Here is a list of the speakers, their titles, and the briefest of bios:

  • Robert S. Freeman (Associate Professor of Library Science, Reference, Languages and Literatures Librarian) – Robert S. Freeman has worked at Purdue University since 1997, where he is a reference librarian and the liaison to the Department of English as well as the School of Languages and Cultures. He has an M.A. in German from UNC-Chapel Hill and an M.S. in Library and Information Science from University of Illinois at Urbana-Champaign. Interested in the history of libraries, he co-edited and contributed to Libraries to the People: Histories of Outreach (McFarland, 2003). More recently, he co-edited a special issue of Collection Management on PDA.
  • Dracine Hodges (Head, Acquisitions Department) – Dracine Hodges is Head of the Acquisitions Department at The Ohio State University Libraries. Previously, she was the Monographs Librarian and the Mary P. Key Resident Librarian. She received her BA from Wesleyan College and MLIS from Florida State University. She manages the procurement of print and electronic resources for the OSU Libraries. Most of her career has focused on acquisitions, but she has also worked as a reference librarian and in access services.
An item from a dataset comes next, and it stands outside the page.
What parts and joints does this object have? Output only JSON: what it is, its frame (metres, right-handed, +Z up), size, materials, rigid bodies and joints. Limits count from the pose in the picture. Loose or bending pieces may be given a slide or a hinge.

Dracine is active in ALCTS serving on the Membership Committee and as past chair of the Tech Services Workflow Efficiency Interest Group. She is also an editorial assistant for College & Research Libraries and a graduate of the Minnesota Institute.
  • Natasha Lyandres (Head, Acquisitions, Resources and Discovery Services Department (ARDS)) – Natasha Lyandres, MLIS from San Jose State University, began her professional career in 1993 as cataloging and special projects librarian at the Hoover Institution Library and Archives, Stanford University. From 1996 to 2001 she has served as Reference and Collections Development Librarian at Joyner Library, East Carolina University. Natasha has joined the Hesburgh Libraries of Notre Dame in 2001. She has held positions in the areas of serials, cataloging, acquisitions and electronic resources. Natasha is currently Head of Acquisitions, Resources and Discovery Services Department, and Russian and East European Studies bibliographer.
  • Judith M. Nixon (Professor of Library Science and Education Librarian) – Judith M. Nixon holds degrees from Valparaiso University and University of Iowa. She has worked at Purdue University since 1984 as head of the Consumer & Family Sciences Library, the Management & Economics Library, and the Humanities & Social Science Library. Currently, as Education Librarian, she develops the education collections. Her publishing record includes over 35 articles and books. Her interest in patron-driven acquisitions lead to co-editing a special issue of Collection Management that focuses on this topic and a presentation at La Biblioteca Del Futuro in Mexico City in October of 2001.
  • Laura A. Sill (Supervisor, Monographic Acquisitions Unit, ARDS) – Laura A. Sill, MA from the University of Wisconsin-Madison, has been a member of the Hesburgh Libraries of Notre Dame library faculty over the years since 1989. She has held positions in the areas of acquisitions, serials, and systems. Laura is currently Visiting Associate Librarian, supervising Monographic Acquisitions in the Acquisitions, Resources and Discovery Services Department.
  • Suzanne M. Ward (Professor of Library Science and Head, Collection Management) – Suzanne (Sue) Ward holds degrees from UCLA, the University of Michigan, and Memphis State University. She has worked at the Purdue University Libraries since 1987 in several different positions. Her current role is Head, Collection Management. Professional interests include patron-driven acquisitions (PDA) and print retention issues. Sue has published one book and over 25 articles on various aspects of librarianship. She recently co-edited a special issue of Collection Management that focuses on PDA, and her book Guide to Patron-Driven Acquisitions is in press at the American Library Association.
  • Lynn Wiley (Head of Acquisitions and Associate professor of Library Administration) – Lynn Wiley has been a librarian for over thirty years working for academic libraries in the east coast and since 1995 at the University of Illinois. Lynn has worked in public service roles until 2005 when she switched to acquisitions. She has written and presented widely on meeting user needs and provided analysis on how library partnerships can best achieve this. She is active in state, regional and national professional associations and is also on the editorial board of LRTS. Her overall goal is to meet the needs of users easily and seamlessly.